A Dictionary of Greek and Roman biography and mythology

Smith, William

A Dictionary of Greek and Roman biography and mythology. William Smith, LLD, ed. 1890

(Ἀλέξανδρος), the PAPHLAGONIAN, a celebrated impostor, who flourished about the beginning of the second century (Lucian. Alex. 6), a native of Abonoteichos on the Euxine, and the pupil of a friend of Apollonius Tyanaeus. His history, which is told by Lucian with great naiveté, is chiefly an account of the various contrivances by which he established and maintained the credit of an oracle. Being, according to Lucian's account, at his wit's end for the means of life, with many natural advantages of manner and person, he determined on the following imposture.

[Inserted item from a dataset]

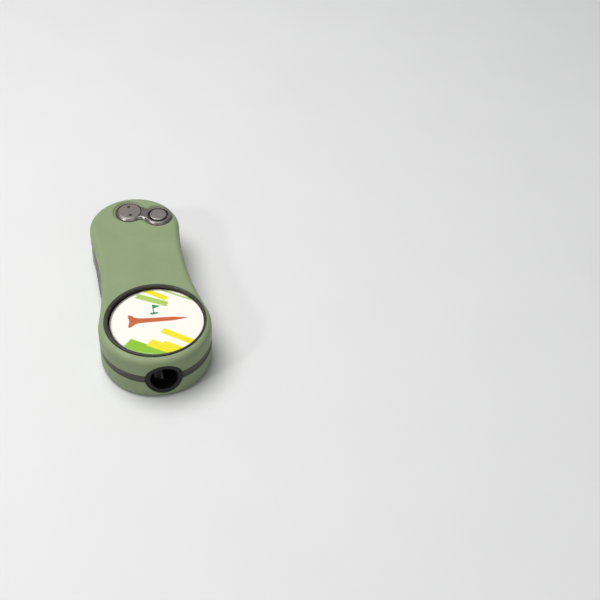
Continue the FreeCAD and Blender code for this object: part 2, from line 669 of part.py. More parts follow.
NODES = {
    "upper_cover": upper_cover,
    "lower_cover": lower_cover,
    "upper_frame": upper_frame,
    "lower_frame": lower_frame,
    "lock_plate": lock_plate,
    "pivot_screw": pivot_screw,
    "pivot_barrel": pivot_barrel,
    "thrust_washer_upper": thrust_washer_upper,
    "thrust_washer_lower": thrust_washer_lower,
    "fork_spring": fork_spring,
    "stop_pin": stop_pin,
    "fork": fork,
    "fork_bushing": fork_bushing,
    "release_button": release_button,
    "lock_plunger": lock_plunger,
    "button_spring": button_spring,
    "marker_disc": marker_disc,
    "marker_print": marker_print,
    "marker_dome": marker_dome,
    "marker_magnet": marker_magnet,
    "magnet_keeper": magnet_keeper,
    "sharpener_body": sharpener_body,
    "sharpener_blade": sharpener_blade,
    "blade_screw": blade_screw,
    "frame_screws": frame_screws,
}

os.makedirs("parts", exist_ok=True)
for name, make in NODES.items():
    shape = make()
    shape.exportStep("parts/" + name + ".step")
    box = shape.BoundBox
    print(name, len(shape.Solids), shape.isValid(), round(shape.Volume, 1),
          [round(v, 2) for v in (box.XMin, box.YMin, box.ZMin, box.XMax, box.YMax, box.ZMax)])
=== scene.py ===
import json
import math

import bmesh
import bpy
from mathutils import Matrix, Vector
from mathutils.geometry import delaunay_2d_cdt


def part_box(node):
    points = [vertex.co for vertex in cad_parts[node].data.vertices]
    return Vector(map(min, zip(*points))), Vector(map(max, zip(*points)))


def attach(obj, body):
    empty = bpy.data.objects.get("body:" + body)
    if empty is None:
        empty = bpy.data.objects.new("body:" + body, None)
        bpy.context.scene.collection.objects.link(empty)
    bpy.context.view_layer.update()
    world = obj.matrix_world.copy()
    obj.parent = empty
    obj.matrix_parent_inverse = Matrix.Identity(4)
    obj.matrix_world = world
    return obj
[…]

After raising the expectations of the Paphlagonians with a reported visit of the god Aesculapius, and giving himself out, under the sanction of an oracle, as a descendant of Perseus, he gratified the expectation which he had himself raised, by finding a serpent, which he juggled out of an egg, in the foundations of the new temple of Aesculapius. A larger serpent, which he brought with him from Pella, was disguised with a human head, until the dull Paphlagonians really believed that a new god Glycon had appeared among them, and gave oracles in the likeness of a serpent. Dark and crowded rooms, juggling tricks, and the other arts of more vulgar magicians, were the chief means used to impose on a credulous populace, which Lucian detects with as much zest as any modern sceptic in the marvels of animal magnetism. Every one who attempted to expose the impostor, was accused of being a Christian or Epicurean; and even Lucian, who amused himself with his contradictory oracles, hardly escaped the effects of his malignity. He had his spies at Rome, and busied himself with the affairs of the whole world : at the time when a pestilence was raging, many were executed at his instigation, as the authors of this calamity. He said, that the soul of Pythagoras had migrated into his body, and prophesied that he should live a hundred and fifty years, and then die from the fall of a thunderbolt : unfortunately, an ulcer in the leg put an end to his imposture in the seventieth year of his age, just as he was in the height of his glory, and had requested the emperor to have a medal struck in honour of himself and the new god. The influence he attained over the populace seems incredible; indeed, the narrative of Lucian would appear to be a mere romance, were it not confirmed by some medals of Antoninus and M. Aurelius.